2) network stability
I need that 99.9%. It's a no brainer, should be a standard feature.
3) IPV6
Gotta love those vanity irc hosts. Get native or get out.
4) iso's
I'm usually a freebsd/archlinux guy when I get my hands on a kvm. I'm not turned off if those aren't in the default list in solusvm, but I want support to be able to get it on there for me in a reasonable amount of time.
5) rdns
Set client side. Goes with 3).
Thanks guys.
You make that sound as if the provider has a choice, which they may not while trying to offer unique locations not offered by others and are at th mercy of the datacenter or bring in their own transit.
This is one of the reasons I still prefer Xen HVM to KVM; virtio has been a bit too unpredictable on the VPSs I have tried it.
Although ISOs are the best, can't you just install those over PXE?

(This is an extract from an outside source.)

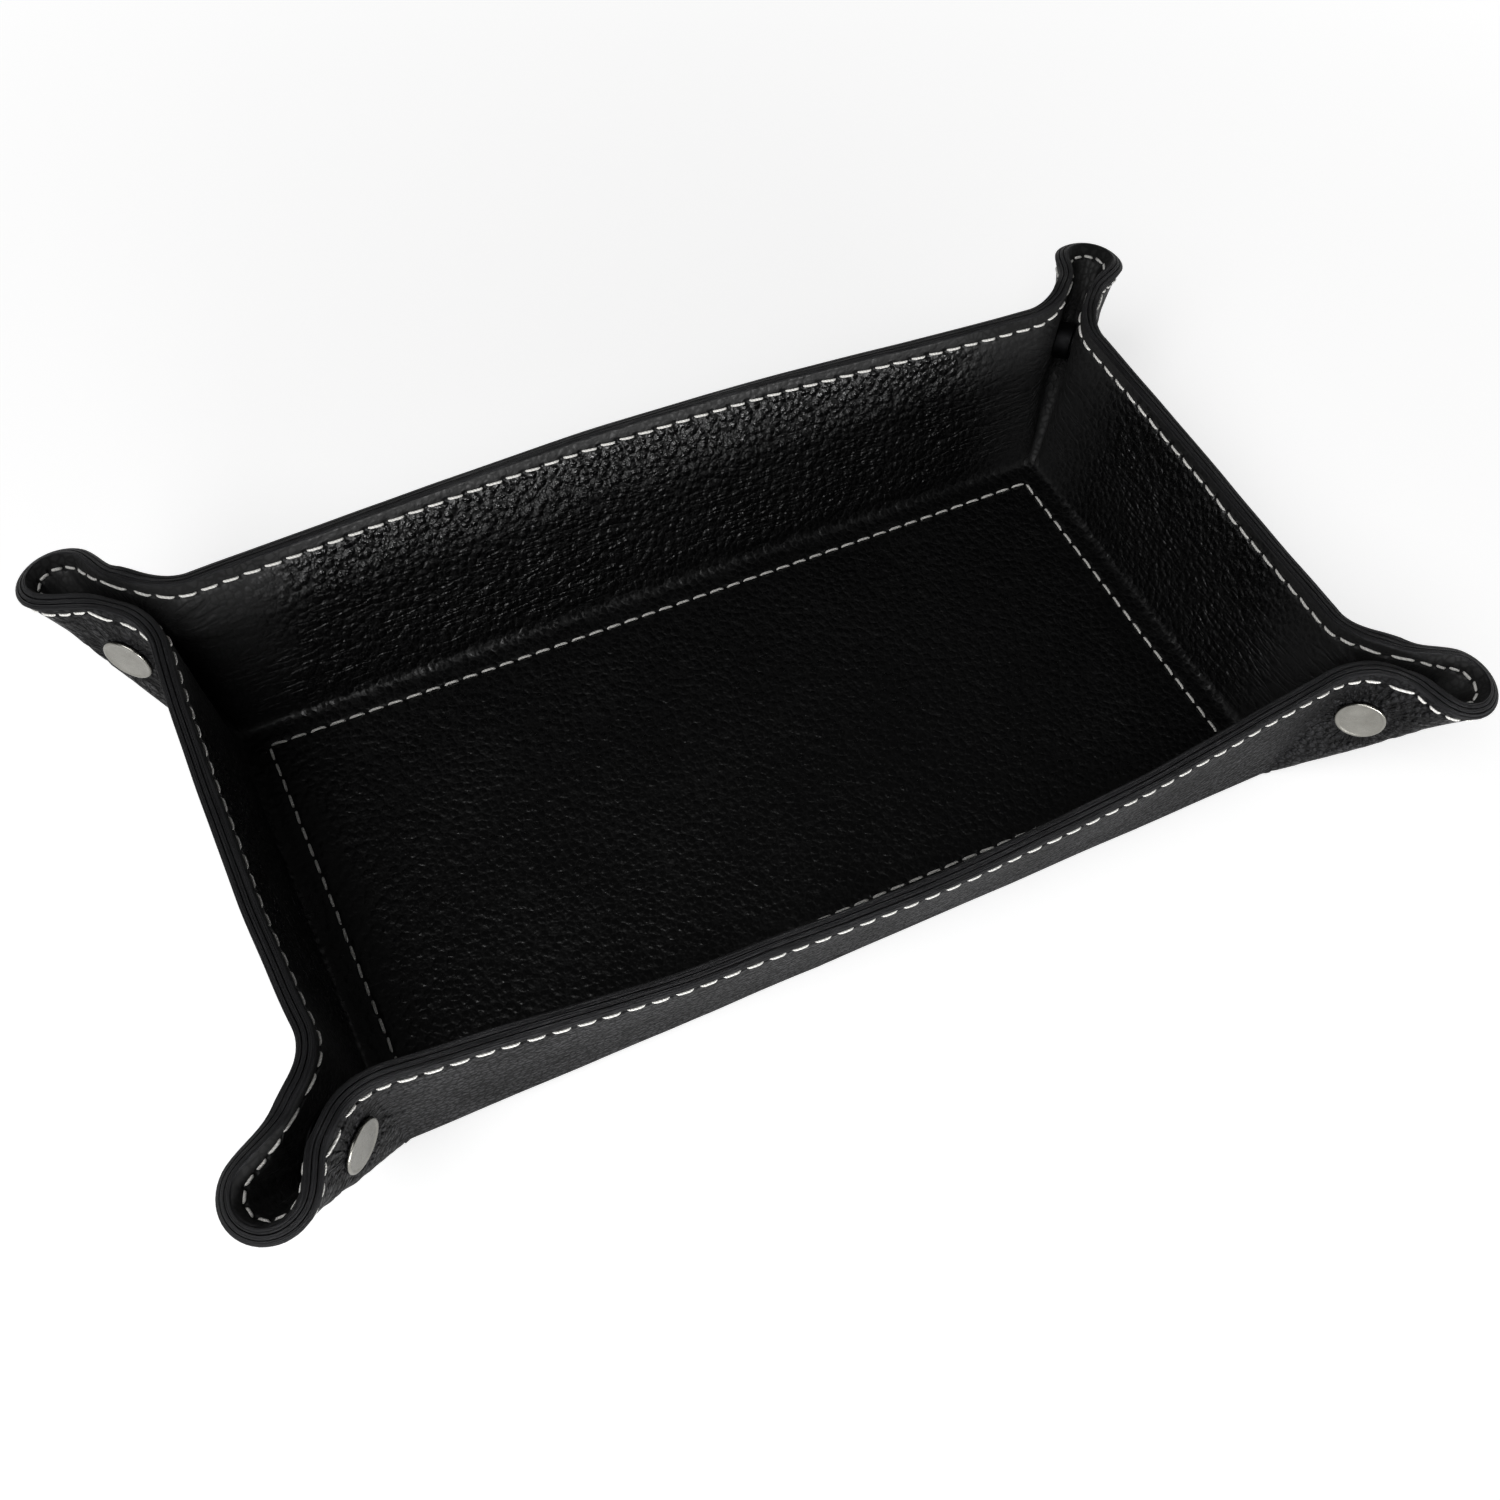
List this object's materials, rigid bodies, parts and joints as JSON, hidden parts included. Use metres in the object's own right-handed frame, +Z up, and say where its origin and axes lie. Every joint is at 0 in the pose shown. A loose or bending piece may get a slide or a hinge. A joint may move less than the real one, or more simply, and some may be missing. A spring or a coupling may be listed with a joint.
{
  "type": "leather valet tray",
  "caption": "Open rectangular valet tray of pebbled leather with white stitching, its corners pinched into ears by snap fasteners.",
  "frame": {"origin": "centre of the underside, at the height of the surface that the tray rests on", "axes": "+X along the length of the tray, +Y across it, +Z up out of its mouth"},
  "size_m": [0.2646, 0.1596, 0.0466],
  "materials": {
    "outer_leather": "pebbled full grain, satin",
    "lining_leather": "pebbled full grain, satin",
    "board": "bonded fibre board, matt",
    "thread": "twisted waxed thread",
    "nickel": "nickel plate, satin"
  },
  "bodies": {
    "root": {"outer_leather": "outer_leather", "wall_stiffener": "board", "base_board": "board", "lining": "lining_leather", "rim_thread_outside": "thread", "rim_thread_inside": "thread", "floor_thread_top": "thread", "floor_thread_under": "thread", "snap_cap_front_left": "nickel", "snap_socket_front_left": "nickel", "snap_stud_front_left": "nickel", "stud_cap_front_left": "nickel", "snap_cap_front_right": "nickel", "snap_socket_front_right": "nickel", "snap_stud_front_right": "nickel", "stud_cap_front_right": "nickel", "snap_cap_back_left": "nickel", "snap_socket_back_left": "nickel", "snap_stud_back_left": "nickel", "stud_cap_back_left": "nickel", "snap_cap_back_right": "nickel", "snap_socket_back_right": "nickel", "snap_stud_back_right": "nickel", "stud_cap_back_right": "nickel"}
  },
  "joints": []
}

yeah. but as you know tunnels aren't great performers. So people who don't know how to turn off ipv6 might get confused when their wget/ssh/irc doesn't work/is super slow.
For example, the tunnel you had in charlotte before getting native ipv6 wasn't bad in terms of speed or anything, it was just adding 150ms to the route. In addition, I've heard people from around IRC getting irc blocked by tunnelbroker, and losing a bunch of hosts on the tunnels. My bit about ipv6 was for hosts who have a choice (are expanding to a new location) about the matter. If you have good ipv4, and your tunnel isn't crap, I'll take it as well, but native > all.
@quirkyquark I tend to go the opposite way, maybe just because I've gotten virtio to work on all of my kvm's besides buyvm
The routing was total crap for that, I still run the tunnel in Rock Hill as Cogent has the worst IPv6 routing table I've ever seen, and I was a CRL leased line customer at one point, so that is pretty bad.